Now just for fun, here is the text of John Kerry questions for Ritter during that Senate Hearing in 1998
"SEN. KERRY: Fair enough. Now I began with that question just because I spent a considerable amount of time today on the telephone with Chairman Butler. And I just -- and I don't want to compromise anything that he said to me or our discussion had. But I want to say this to my colleagues: First of all, I think most of us adhere to the concept of fairness. And that's certainly an important concept in my politics. The reason there was an objection today by the leader on the Democratic side was the notion that we ought to be here with both sides' point of view. This is too important an issue to allow five days to go by without the administration formally here to answer questions. Secondly, I would simply say to my colleagues that this is much, much too important to allow it to become somehow politicized in any way possible. And I regret that even that process got a little clouded today by this process of having the hearing.

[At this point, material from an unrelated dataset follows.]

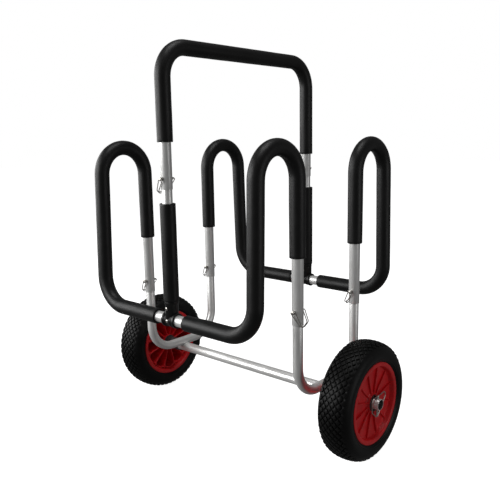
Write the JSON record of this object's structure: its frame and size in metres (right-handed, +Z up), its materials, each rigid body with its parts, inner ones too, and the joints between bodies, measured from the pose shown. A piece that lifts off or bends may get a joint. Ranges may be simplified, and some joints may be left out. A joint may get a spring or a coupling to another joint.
{
  "type": "paddleboard cart",
  "caption": "Two-wheeled cart with padded loop frames that hold paddleboards on edge either side of a tall padded handle.",
  "frame": {"origin": "on the floor, under the middle of the axle", "axes": "+X along the axle from the left wheel to the right wheel, +Y from the front tee to the rear tee, +Z up"},
  "size_m": [0.74, 0.5299, 0.8889],
  "materials": {
    "satin_aluminium": "satin anodised",
    "bright_aluminium": "plain drawn tube",
    "zinc_plated_steel": "zinc plated",
    "black_foam": "closed-cell foam with a smooth skin",
    "black_plastic": "moulded, satin",
    "black_tyre": "matte",
    "red_plastic": "moulded, semi-gloss",
    "grey_nylon": "moulded"
  },
  "bodies": {
    "frame": {"axle_tube": "bright_aluminium", "left_base": "satin_aluminium", "right_base": "satin_aluminium", "front_loop_frame": "satin_aluminium", "rear_loop_frame": "satin_aluminium", "front_post": "satin_aluminium", "rear_post": "satin_aluminium", "handle_tube": "satin_aluminium", "front_left_foam": "black_foam", "front_right_foam": "black_foam", "rear_left_foam": "black_foam", "rear_right_foam": "black_foam", "front_post_foam": "black_foam", "rear_post_foam": "black_foam", "handle_foam": "black_foam", "front_tee": "black_plastic", "rear_tee": "black_plastic", "front_lower_rivet": "zinc_plated_steel", "front_upper_rivet": "zinc_plated_steel", "rear_lower_rivet": "zinc_plated_steel", "rear_upper_rivet": "zinc_plated_steel", "left_outer_washer": "zinc_plated_steel", "left_inner_washer": "zinc_plated_steel", "right_outer_washer": "zinc_plated_steel", "right_inner_washer": "zinc_plated_steel", "left_wheel_spacer": "grey_nylon", "right_wheel_spacer": "grey_nylon", "front_left_leg_pin": "zinc_plated_steel", "front_right_leg_pin": "zinc_plated_steel", "rear_left_leg_pin": "zinc_plated_steel", "rear_right_leg_pin": "zinc_plated_steel", "front_handle_pin": "zinc_plated_steel", "rear_handle_pin": "zinc_plated_steel", "left_wheel_pin": "zinc_plated_steel", "right_wheel_pin": "zinc_plated_steel"},
    "left_wheel": {"left_tyre": "black_tyre", "left_rim": "red_plastic", "left_outer_bush": "grey_nylon", "left_inner_bush": "grey_nylon"},
    "right_wheel": {"right_tyre": "black_tyre", "right_rim": "red_plastic", "right_outer_bush": "grey_nylon", "right_inner_bush": "grey_nylon"},
    "front_left_leg_bail": {"front_left_leg_bail": "zinc_plated_steel"},
    "front_right_leg_bail": {"front_right_leg_bail": "zinc_plated_steel"},
    "rear_left_leg_bail": {"rear_left_leg_bail": "zinc_plated_steel"},
    "rear_right_leg_bail": {"rear_right_leg_bail": "zinc_plated_steel"},
    "front_handle_bail": {"front_handle_bail": "zinc_plated_steel"},
    "rear_handle_bail": {"rear_handle_bail": "zinc_plated_steel"},
    "left_wheel_bail": {"left_wheel_bail": "zinc_plated_steel"},
    "right_wheel_bail": {"right_wheel_bail": "zinc_plated_steel"}
  },
  "joints": [
    {"name": "left_wheel_spin", "type": "hinge", "parent": "frame", "child": "left_wheel", "pos_m": [-0.325, 0, 0.13], "axis": [1, 0, 0], "continuous": true},
    {"name": "right_wheel_spin", "type": "hinge", "parent": "frame", "child": "right_wheel", "pos_m": [0.325, 0, 0.13], "axis": [1, 0, 0], "continuous": true},
    {"name": "front_left_leg_bail_swing", "type": "hinge", "parent": "frame", "child": "front_left_leg_bail", "pos_m": [-0.235, -0.12531, 0.335], "axis": [-0.848, 0, 0.5299], "range_deg": [0, 180]},
    {"name": "front_right_leg_bail_swing", "type": "hinge", "parent": "frame", "child": "front_right_leg_bail", "pos_m": [0.235, -0.12531, 0.335], "axis": [-0.848, 0, -0.5299], "range_deg": [0, 180]},
    {"name": "rear_left_leg_bail_swing", "type": "hinge", "parent": "frame", "child": "rear_left_leg_bail", "pos_m": [-0.235, 0.09269, 0.335], "axis": [-0.848, 0, 0.5299], "range_deg": [0, 180]},
    {"name": "rear_right_leg_bail_swing", "type": "hinge", "parent": "frame", "child": "rear_right_leg_bail", "pos_m": [0.235, 0.09269, 0.335], "axis": [-0.848, 0, 0.5299], "range_deg": [0, 180]},
    {"name": "front_handle_bail_swing", "type": "hinge", "parent": "frame", "child": "front_handle_bail", "pos_m": [0, -0.26031, 0.608], "axis": [-0.848, 0, 0.5299], "range_deg": [0, 180]},
    {"name": "rear_handle_bail_swing", "type": "hinge", "parent": "frame", "child": "rear_handle_bail", "pos_m": [0, 0.22769, 0.608], "axis": [-0.848, 0, 0.5299], "range_deg": [0, 180]},
    {"name": "left_wheel_bail_swing", "type": "hinge", "parent": "frame", "child": "left_wheel_bail", "pos_m": [-0.3615, 0, 0.14605], "axis": [0, 1, 0], "range_deg": [0, 180]},
    {"name": "right_wheel_bail_swing", "type": "hinge", "parent": "frame", "child": "right_wheel_bail", "pos_m": [0.3615, 0, 0.14605], "axis": [0, -1, 0], "range_deg": [0, 180]}
  ]
}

That said -- and I want to emphasize "that said" -- I'm very grateful to you, Mr. Ritter. I think you're a patriot. I know you're a soldier. And I think you've come to this with a very pure sense of duty, a sense of responsibility, and with deep frustration for what you've not been able to achieve. And I accept what you say. I believe what you're saying to us. There may be a nuance here or there of interpretation that people can differ with, but you cannot differ with the conclusion that the work of UNSCOM is compromised. And it has been compromised for a considerable period of time, in my judgement -- preceding even these intercessions that you've referred to, of the administration. And that's where I want to share with my colleagues the notion that we're all operating here, you know, off-kilter a little bit. You know, Saddam Hussein has got to be delighted with what he's hearing here today and what he's seen in the last days, because he's winning. His strategy is working.
Make no mistake about it, his strategy is not to lift the sanctions. His strategy is to build weapons of mass destruction. And his strategy has been able to nip away at UNSCOM over the course of months so that he's created sanctions fatigue among our allies, who also have a different set of international or national interpretation of interest here. And the fact is that our administration recognized some time ago that it had great difficulty building the coalition to support what was necessary to let Major Ritter and his team do what they do.
Now, I happen to disagree with Senator Biden. I don't think the issue was simply if Scott Ritter and his team can't get in, then we do something. The issue is much bigger than that. If Scott Ritter and his team can't get in, then the fundamental accepted policy of our country and of the Security Council, to be able to enforce the notion that Saddam Hussein will not have weapons of mass destruction, is ineffective. And I think that's exactly what Major Ritter is trying to tell us, and has put his job on the line in order to emphasize.
But there's really a larger issue than that. And that's where I say that the Congress has a shared responsibility, and the American people have a shared responsibility, and our allies have a shared responsibility, because the hard reality is that when it came time to consider really following through and dropping some bombs, the American people had doubts, and Congress voiced doubts. And many of us were in room 407 when a lot of those doubts were expressed. Now, I at the time suggested, as many did, that we ought to be prepared to use force to the point of guaranteeing we achieve our goals. I still believe that. But I know that America hasn't made that decision yet. And I know my good friend sitting to the left of me, both of them, Senator Robb and Senator Cleland, share with me a stark memory of what happens when the American people haven't made up their mind about sending people into harm's way and using force. So we've got a major set of choices to make here. And we'd better make them. We've been sliding into a fundamental policy of containment, which I share with Major Ritter the notion is disastrous to our overall proliferation interests and disastrous with respect to the Middle East and our interests with respect to Saddam Hussein and Iraq.
But we have to make a decision whether we're prepared to do what is necessary, and I mean to the point of a sustained targeting of the regime; not the Iraqi people, but the regime. And now, given what's happened in Kenya and Tanzania, we have to do that in a climate where the United States may have to even ask itself whether we're prepared to be a country that's perceived as just willing to drop some bombs on Muslim nations without the support of other people in the world. This is not a small issue, and we should not approach it in a way in the next days that's just working to find some scapegoats or find some guilty parties. We've got to find out what we're willing to do and commit to do it. And that's what's going to make real, I think, the efforts of Scott Ritter and the folks that he referred to. So I think we've got to stop playing around and get serious about the choices in front of the country. Thank you, Mr. Chairman.